Now they were fighting-again, which unfortunately was their way in times of stress. Each was a safe place for the other to blow off steam. It had started when they’d stepped outside, Jones telling her to go home, he’d handle it from here.

“Where’s Ricky?” she asked, glancing at Jones’s SUV, for some reason expecting to see their son sulking in the passenger seat.

“At the house with Chuck.” Chuck Ferrigno, one of the other detectives on the squad.

“What do you mean? You don’t mean to ask questions about Charlene?”

A raised female voice inside caused them both to look at the door for a moment, then look back at each other.

“Of course,” he said.

“You left our minor child with a cop, no parent or attorney present, to be questioned about a missing girl?”

“Come on. He’s a cop’s son. We’re not calling in an AMBER Alert here. This is a runaway situation. Not an abduction.”

For some reason, she heard Melody’s plaintive question, How do you know?

Everyone had thought Sarah had run away as well, after that fight on the phone with her mom. Trying to get even. Trying to make everyone worry. There were recriminations later that the police didn’t act quickly enough. But that was another girl, a lifetime ago.

“What’s wrong with you, Jones?” she said, lowering her voice to a whisper. “Don’t you have an instinct to protect your son?”

He drew back as if she’d slapped him. Before he had a chance to return fire, Melody burst out the door, rushing toward Jones. She looked harried, pursued by demons. When she spoke, it was a barely intelligible wail.

“Are you going to find her, Jones? Are you going to do something besides stand around with that superior look on your fucking face and find my daughter?”

“Melody,” said Jones, his voice surprisingly calm and gentle. He placed a hand on each of her shoulders. “Calm down. We’ll find her.”

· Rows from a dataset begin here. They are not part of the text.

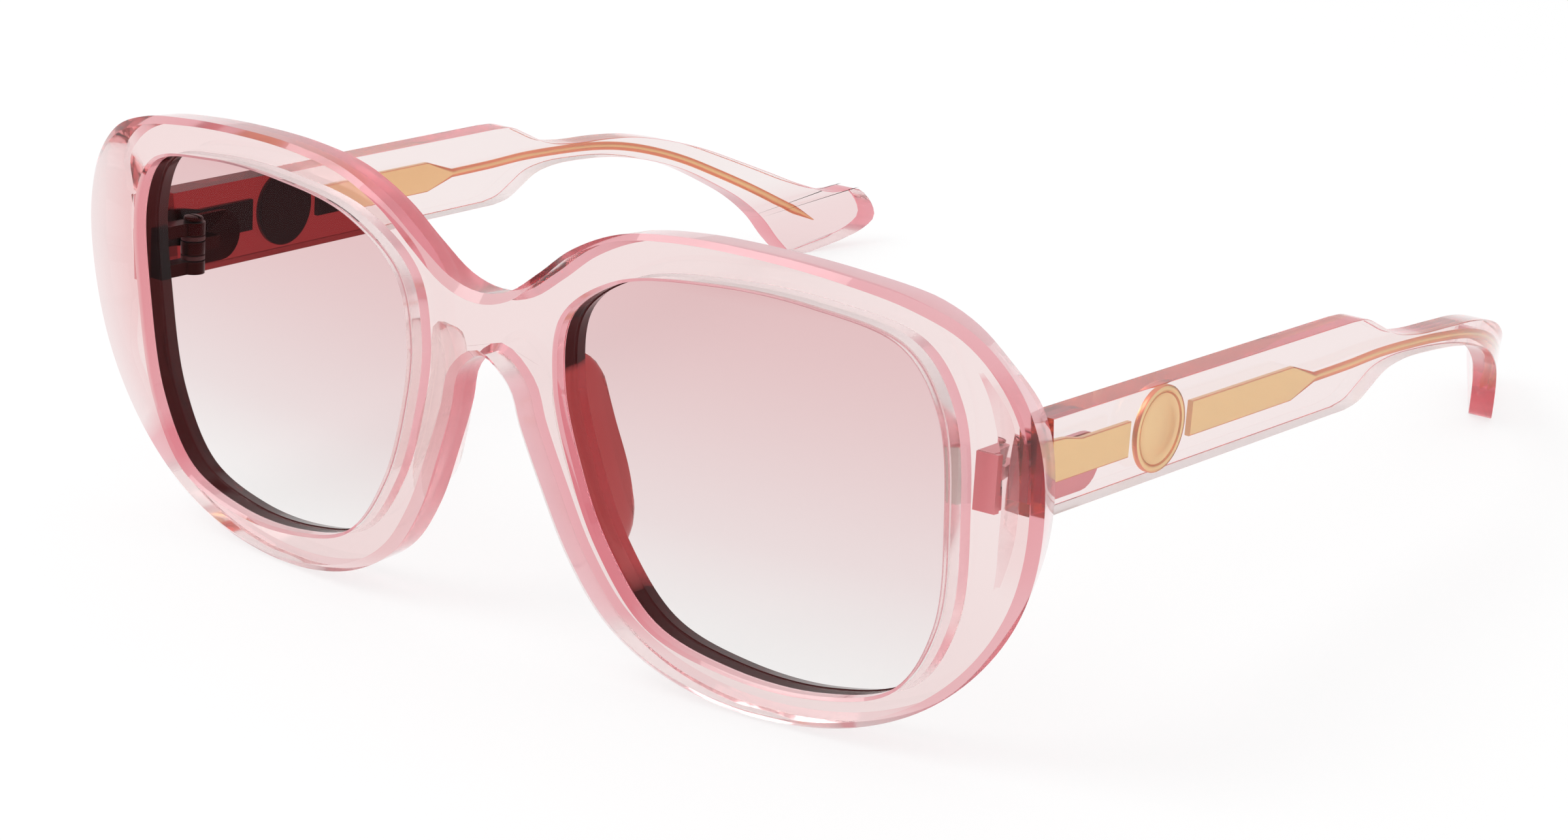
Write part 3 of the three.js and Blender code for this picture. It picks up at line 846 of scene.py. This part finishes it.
class SUNGLASSES_OT_hinges(bpy.types.Operator):
    """Builds the two hinges: leaves, screws and washers"""

    bl_idname = "sunglasses.hinges"
    bl_label = "Hinges"

    def execute(self, context):
        sizes = context.scene.sunglasses_sizes
        leaf = front_leaf(sizes.front_thickness * 1000)
        place_pair(leaf, "front_hinge_leaf", "front", "hinge_metal")
        leaf = temple_leaf(sizes.temple_thickness * 1000)
        place_pair(leaf, "temple_hinge_leaf", "temple_{}", "hinge_metal")
        place_pair(hinge_screw(), "hinge_screw", "front", "hinge_metal")
        place_pair(hinge_washer(1), "hinge_washer_upper", "front", "washer")
        place_pair(hinge_washer(-1), "hinge_washer_lower", "front", "washer")
        return {"FINISHED"}


# ---- materials ------------------------------------------------------------------------------
MATERIALS = {
    "front": "front acetate",
    "temple": "temple acetate",
    "pad": "pad acetate",
    "lens": "gradient lens",
    "gold": "satin gold",
    "hinge_metal": "hinge steel",
    "washer": "nylon",
}


# Painted shade of the acetate along its walls, and painted shade where the tinted lens covers it.
FRONT_WALL_PAINTED_SHADE = (0.74, 0.26, 0.31)
TEMPLE_WALL_PAINTED_SHADE = (0.72, 0.15, 0.19)
PAD_WALL_PAINTED_SHADE = (0.97, 0.9, 0.9)
FRONT_PAINTED_SHADE_BEHIND_LENS = (0.003, 0.0001, 0.0001)
TEMPLE_PAINTED_SHADE_BEHIND_LENS = (0.12, 0.002, 0.0022)
PAD_PAINTED_SHADE_BEHIND_LENS = (0.25, 0.014, 0.014)
# Painted shade of the metals and the nylon behind the lens, and a painted rose shade on the steel
# inside the acetate.
GOLD_PAINTED_SHADE_BEHIND_LENS = (0.04, 0.005, 0.004)
STEEL_PAINTED_SHADE_BEHIND_LENS = (0.03, 0.004, 0.004)
NYLON_PAINTED_SHADE_BEHIND_LENS = (0.06, 0.01, 0.01)
STEEL_PAINTED_SHADE_IN_ACETATE = (0.80, 0.33, 0.36)
LIGHT_BOUNCES = 32
FLOOR_GAP = 0.0001


def new_material(slot):
    material = bpy.data.materials.new(MATERIALS[slot])
    material.use_nodes = True
    nodes = material.node_tree.nodes
    nodes.clear()
    return nodes, material.node_tree.links


def add(nodes, kind, **inputs):
    """A node with the given input sockets set to constants."""
    node = nodes.new(kind)
    for key, value in inputs.items():
        node.inputs[key.replace("_", " ")].default_value = value
    return node


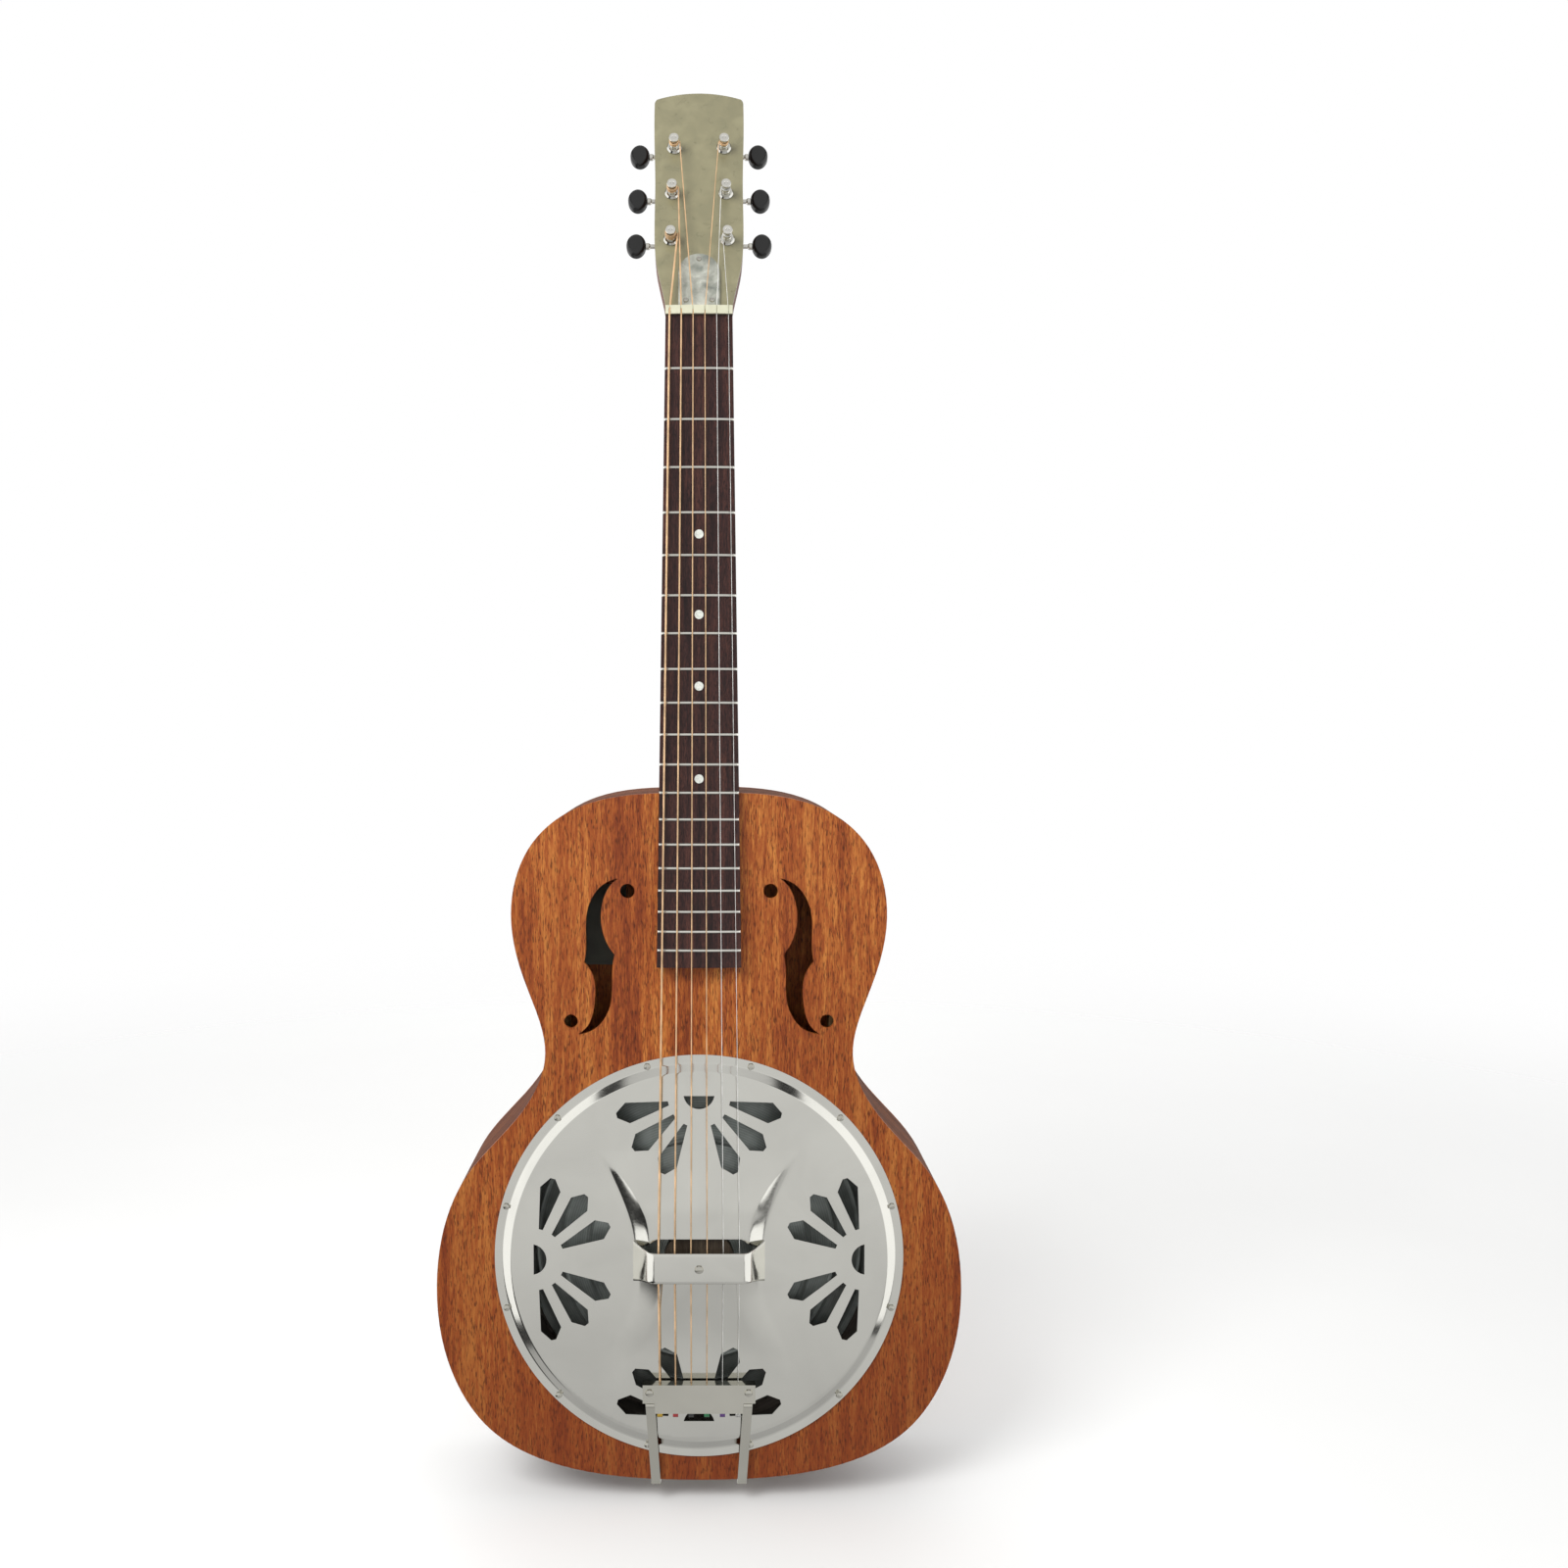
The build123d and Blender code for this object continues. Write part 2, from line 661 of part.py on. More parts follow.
def strap_button():
    knob = turned(
        (0, 0),
        (BUTTON_HEAD - 1.2, 0),
        (BUTTON_HEAD, 1.2),
        (BUTTON_HEAD, 3.8),
        (BUTTON_HEAD - 1.2, 5.0),
        (BUTTON_NECK, 7.4),
        (BUTTON_NECK, 10.0),
        (BUTTON_HEAD - 1.4, BUTTON_LENGTH - 1.4),
        (BUTTON_HEAD - 1.4, BUTTON_LENGTH),
        (0, BUTTON_LENGTH),
    )
    recess = Pos(0, 0, 0.4) * Cylinder(2.4, 2.4)
    return strap_button_frame() * (knob - recess) + strap_button_shank()


# Neck

def board_half_width(station):
    """Half the fingerboard's width at a distance below the nut."""
    return (BOARD_NUT_WIDTH + (BOARD_END_WIDTH - BOARD_NUT_WIDTH) * station / BOARD_END) / 2


def board_plan(first, last):
    """The fingerboard's plan between two distances below the nut."""
    a = board_half_width(first)
    b = board_half_width(last)
    top = NUT_FRONT - first
    bottom = NUT_FRONT - last
    return make_face(Polyline((-a, top), (a, top), (b, bottom), (-b, bottom), close=True))


def camber(rise):
    """A long cylinder along the neck whose crest is a height above the fingerboard's crown."""
    bar = Rot(90, 0, 0) * Cylinder(CAMBER_RADIUS + rise, 2 * SCALE_LENGTH)
    return Pos(0, 0, BOARD_THICKNESS - CAMBER_RADIUS) * bar


def camber_drop(x):
    return CAMBER_RADIUS - math.sqrt(CAMBER_RADIUS ** 2 - x ** 2)


def fret_station(number):
    return SCALE_LENGTH * (1 - 2 ** (-number / 12))


def fret_strip(number, width, low, high):
    """A bar across the fingerboard at a fret, as wide as the board there."""
    station = fret_station(number)
    return prism(board_plan(station - width / 2, station + width / 2), low, high)


def fret_tangs():
    low = BOARD_THICKNESS - 1.6 - TANG[1]
    return [fret_strip(n, TANG[0], low, BOARD_THICKNESS) & camber(0) for n in range(1, FRET_COUNT + 1)]


def dot_discs():
    discs = []
    for number in DOT_FRETS:
        station = (fret_station(number) + fret_station(number - 1)) / 2
        disc = Cylinder(DOT_RADIUS, DOT_DEPTH, align=(Align.CENTER, Align.CENTER, Align.MAX))
        discs.append(Pos(0, NUT_FRONT - station, BOARD_THICKNESS) * disc & camber(0))
    return discs


def fingerboard():
    blank = prism(board_plan(0, BOARD_END), 0, BOARD_THICKNESS) & camber(0)
    return NECK * (blank - fret_tangs() - dot_discs())


def frets():
    crown = camber(FRET[1]) - camber(0)
    tops = [fret_strip(n, FRET[0], 0, 2 * BOARD_THICKNESS) & crown for n in range(1, FRET_COUNT + 1)]
    return Compound(children=[NECK * (top + tang) for top, tang in zip(tops, fret_tangs())])


def position_dots():
    return Compound(children=[NECK * disc for disc in dot_discs()])


def nut():
    plan = make_face(
        Polyline(
            (-BOARD_NUT_WIDTH / 2, NUT_FRONT),
            (BOARD_NUT_WIDTH / 2, NUT_FRONT),
            (BOARD_NUT_WIDTH / 2, NUT_BACK),
            (-BOARD_NUT_WIDTH / 2, NUT_BACK),
            close=True,
        )
    )
    return NECK * (prism(plan, 0, 2 * BOARD_THICKNESS) & camber(NUT_RISE)) - string_grooves()


def shaft_section(station, width, depth):
    """A D section of the neck, flat under the fingerboard, at a height above the body joint."""
    arc = EllipticalCenterArc((0, 0), width / 2, depth, start_angle=180, arc_size=180)
    face = make_face([arc, Line((-width / 2, 0), (width / 2, 0))])
    return Plane(origin=(0, station, 0), x_dir=(1, 0, 0), z_dir=(0, -1, 0)) * face


def heel_section(depth, width, length):
    arc = EllipticalCenterArc((0, -1.5), width / 2, length + 1.5, start_angle=0, arc_size=180)
    face = make_face([arc, Line((-width / 2, -1.5), (width / 2, -1.5))])
    return Pos(0, 0, -depth) * face


def head_face():
    """The headstock's plan: waisted between the tuning machines, with a crowned top."""
    edge = Spline((BOARD_NUT_WIDTH / 2, 0), *HEAD_STATIONS)
    shoulder_x, shoulder_y = HEAD_STATIONS[-1]
    bulge = (shoulder_x - 0.8, (shoulder_y + HEAD_CORNER[1]) / 2 + 0.6)
    corner = ThreePointArc(HEAD_STATIONS[-1], bulge, HEAD_CORNER)
    crown = ThreePointArc(HEAD_CORNER, (0, HEAD_LENGTH), (-HEAD_CORNER[0], HEAD_CORNER[1]))
    foot = Line((-BOARD_NUT_WIDTH / 2, 0), (BOARD_NUT_WIDTH / 2, 0))
    return make_face([edge, corner, crown, mirror(corner, Plane.YZ), mirror(edge, Plane.YZ), foot])


def truss_pocket():
    width, low, high, depth = TRUSS_POCKET
    return HEAD * block((-width / 2, low, -depth), (width / 2, high, VENEER + 1))


def rod_channel():
    width, depth = ROD_CHANNEL
    straight = NECK * block((-width / 2, 12, -depth), (width / 2, NUT_BACK + 9, 0))
    return straight - HEAD * block((-60, -9, VENEER - 1.999), (60, 60, 30))


def neck():
    """Shaft, heel, the tongue under the fingerboard and the headstock, in one piece of wood."""
    shaft = NECK * loft(
        [
            shaft_section(-4, BOARD_NUT_WIDTH + 9.2, NECK_DEPTH_HEEL),
            shaft_section(NUT_BACK + 7, BOARD_NUT_WIDTH - 0.2, NECK_DEPTH_NUT),
        ]
    )
    shaft -= HEAD * block((-60, -1, 0), (60, 60, 30))
    heel = BODY * loft([heel_section(*section) for section in HEEL_SECTIONS])
    tongue = NECK * prism(board_plan(NUT_FRONT - 6, BOARD_END), -12, 0)
    head = HEAD * prism(head_face(), -HEAD_THICKNESS, 0)
    wood = fuse([shaft, heel, tongue, head])
    wood -= body_prism()
    wood -= NECK * block((-60, -BOARD_END, 0), (60, NUT_BACK, 60))
    wood -= rod_channel()
    wood -= truss_pocket()
    return wood - bushing_holes() - machine_screw_shanks() - cover_screw_shanks()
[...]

Melody started to weep again, her face morphing from a mask of rage into a caricature of misery; then she collapsed against Jones, who supported her weight and led her back into the house. A light blinked on in an upstairs window of a neighboring house. Maggie heard a door open. It wouldn’t be long before everyone knew what was happening.

Denise stood in the doorway, on her face an expression of pity battling disdain. The homecoming queen. Jones practically dragged Melody up the three steps to the front door. The jock and the burnout. The other cops, too, Tony Jackson and Mark Albright, bit players from the same every-East-Coast-high-school production-the science nerd, the fat kid. And finally Maggie, the goth who couldn’t wait to get away but wound up coming home. And yet they were all so much more than that, weren’t they?

The only one of them who was not allowed to be what she would become was Sarah. And she was there, on everyone’s mind. How could she not be? They all remembered her. She’d never left this place, either.